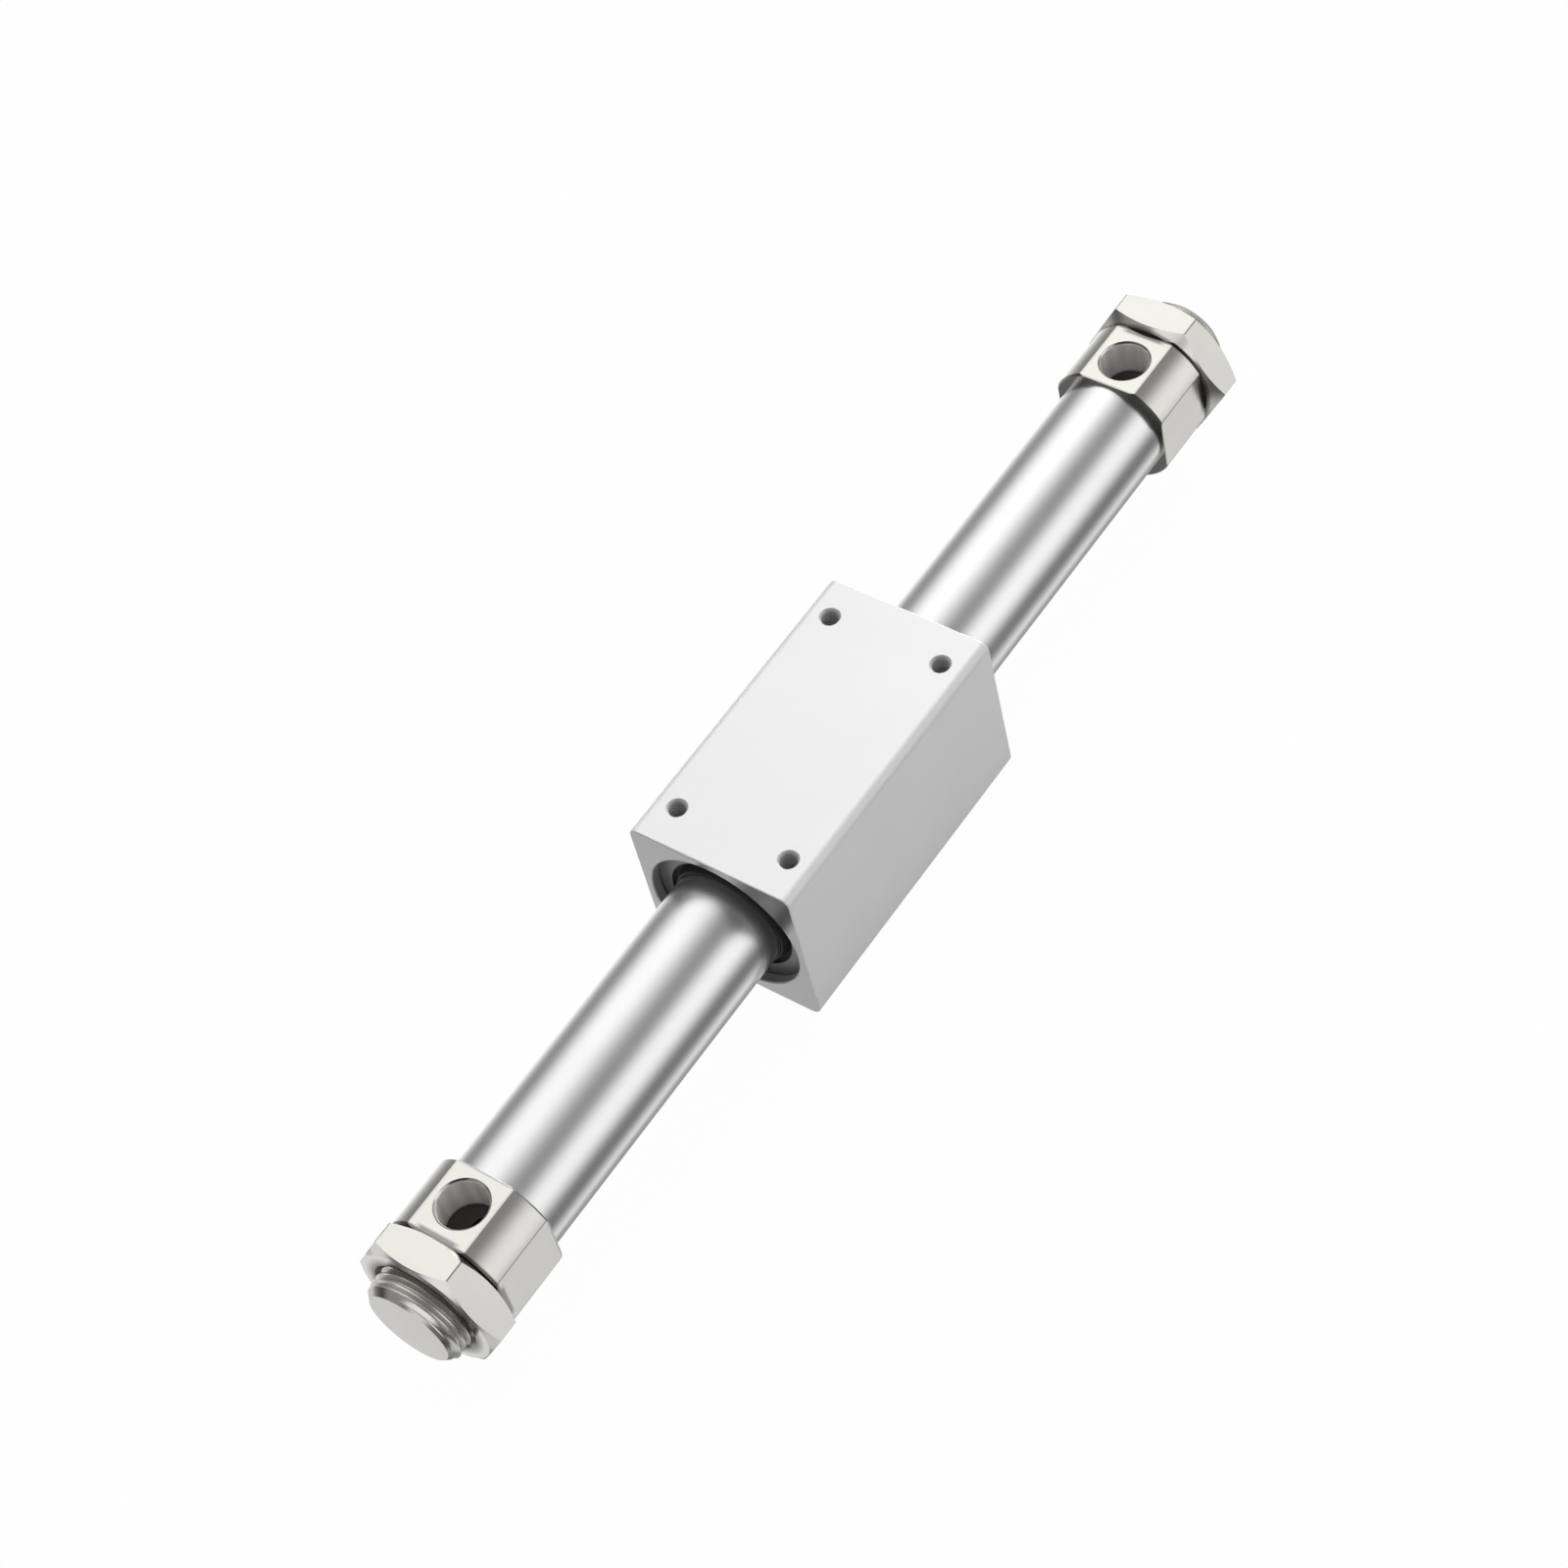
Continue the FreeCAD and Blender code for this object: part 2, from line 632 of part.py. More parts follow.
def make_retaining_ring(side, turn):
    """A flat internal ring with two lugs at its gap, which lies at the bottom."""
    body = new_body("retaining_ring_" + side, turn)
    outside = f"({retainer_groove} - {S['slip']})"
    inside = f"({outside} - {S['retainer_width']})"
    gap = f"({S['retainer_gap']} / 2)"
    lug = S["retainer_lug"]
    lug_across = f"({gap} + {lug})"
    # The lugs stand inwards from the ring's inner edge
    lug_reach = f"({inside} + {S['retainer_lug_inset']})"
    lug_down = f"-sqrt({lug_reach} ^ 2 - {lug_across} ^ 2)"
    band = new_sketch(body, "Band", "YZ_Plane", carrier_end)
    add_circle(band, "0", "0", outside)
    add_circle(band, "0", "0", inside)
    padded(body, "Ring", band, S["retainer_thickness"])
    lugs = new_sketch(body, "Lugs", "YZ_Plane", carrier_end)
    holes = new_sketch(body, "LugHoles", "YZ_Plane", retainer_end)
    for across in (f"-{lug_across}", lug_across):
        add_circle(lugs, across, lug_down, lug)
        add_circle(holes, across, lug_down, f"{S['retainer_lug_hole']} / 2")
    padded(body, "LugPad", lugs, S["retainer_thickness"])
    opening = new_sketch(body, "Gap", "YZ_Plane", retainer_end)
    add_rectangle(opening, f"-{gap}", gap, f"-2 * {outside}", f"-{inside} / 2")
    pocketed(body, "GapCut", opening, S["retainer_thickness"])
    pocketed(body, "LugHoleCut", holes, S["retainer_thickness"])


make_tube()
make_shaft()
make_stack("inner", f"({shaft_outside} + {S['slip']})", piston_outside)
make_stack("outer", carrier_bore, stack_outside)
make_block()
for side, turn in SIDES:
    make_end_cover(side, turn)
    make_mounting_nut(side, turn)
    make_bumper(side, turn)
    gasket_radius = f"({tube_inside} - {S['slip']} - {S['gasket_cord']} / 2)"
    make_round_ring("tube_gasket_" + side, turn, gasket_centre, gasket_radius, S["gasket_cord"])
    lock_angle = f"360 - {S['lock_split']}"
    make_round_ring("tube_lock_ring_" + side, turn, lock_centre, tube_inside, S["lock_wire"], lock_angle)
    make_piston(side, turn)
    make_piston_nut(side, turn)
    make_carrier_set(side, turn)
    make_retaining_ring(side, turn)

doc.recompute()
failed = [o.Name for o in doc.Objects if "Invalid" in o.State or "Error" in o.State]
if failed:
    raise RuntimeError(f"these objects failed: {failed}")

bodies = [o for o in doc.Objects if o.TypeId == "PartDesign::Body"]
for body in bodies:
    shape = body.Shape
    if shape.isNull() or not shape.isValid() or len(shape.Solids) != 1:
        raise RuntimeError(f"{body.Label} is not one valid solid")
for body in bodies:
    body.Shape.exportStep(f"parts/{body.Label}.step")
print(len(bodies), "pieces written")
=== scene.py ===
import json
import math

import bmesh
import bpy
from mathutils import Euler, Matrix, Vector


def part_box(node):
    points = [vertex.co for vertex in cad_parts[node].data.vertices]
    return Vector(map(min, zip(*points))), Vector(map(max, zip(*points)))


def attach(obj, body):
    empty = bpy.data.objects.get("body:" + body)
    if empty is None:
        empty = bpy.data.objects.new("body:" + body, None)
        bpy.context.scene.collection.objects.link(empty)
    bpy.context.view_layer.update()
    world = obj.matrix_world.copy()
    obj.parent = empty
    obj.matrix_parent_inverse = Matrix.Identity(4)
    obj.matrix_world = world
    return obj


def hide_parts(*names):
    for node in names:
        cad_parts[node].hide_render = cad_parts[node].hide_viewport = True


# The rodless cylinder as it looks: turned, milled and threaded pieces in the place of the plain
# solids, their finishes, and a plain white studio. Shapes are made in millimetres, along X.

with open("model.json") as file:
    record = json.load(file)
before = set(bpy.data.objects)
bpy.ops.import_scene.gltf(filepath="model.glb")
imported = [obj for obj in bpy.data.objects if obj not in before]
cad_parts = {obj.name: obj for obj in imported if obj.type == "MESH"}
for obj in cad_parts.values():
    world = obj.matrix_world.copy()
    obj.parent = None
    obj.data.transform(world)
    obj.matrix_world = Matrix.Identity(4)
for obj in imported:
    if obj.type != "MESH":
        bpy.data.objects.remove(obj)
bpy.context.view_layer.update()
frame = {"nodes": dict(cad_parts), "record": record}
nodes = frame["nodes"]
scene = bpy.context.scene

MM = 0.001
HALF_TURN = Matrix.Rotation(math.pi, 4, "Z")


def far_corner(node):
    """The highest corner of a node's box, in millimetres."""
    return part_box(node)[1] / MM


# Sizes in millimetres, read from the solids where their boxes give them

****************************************

In the listing above, find the line containing "for node in", then reproduce it and each line after it through the end, exactly and with nothing added.

→ FULL SOLUTION:
    for node in names:
        cad_parts[node].hide_render = cad_parts[node].hide_viewport = True


# The rodless cylinder as it looks: turned, milled and threaded pieces in the place of the plain
# solids, their finishes, and a plain white studio. Shapes are made in millimetres, along X.

with open("model.json") as file:
    record = json.load(file)
before = set(bpy.data.objects)
bpy.ops.import_scene.gltf(filepath="model.glb")
imported = [obj for obj in bpy.data.objects if obj not in before]
cad_parts = {obj.name: obj for obj in imported if obj.type == "MESH"}
for obj in cad_parts.values():
    world = obj.matrix_world.copy()
    obj.parent = None
    obj.data.transform(world)
    obj.matrix_world = Matrix.Identity(4)
for obj in imported:
    if obj.type != "MESH":
        bpy.data.objects.remove(obj)
bpy.context.view_layer.update()
frame = {"nodes": dict(cad_parts), "record": record}
nodes = frame["nodes"]
scene = bpy.context.scene

MM = 0.001
HALF_TURN = Matrix.Rotation(math.pi, 4, "Z")


def far_corner(node):
    """The highest corner of a node's box, in millimetres."""
    return part_box(node)[1] / MM


# Sizes in millimetres, read from the solids where their boxes give them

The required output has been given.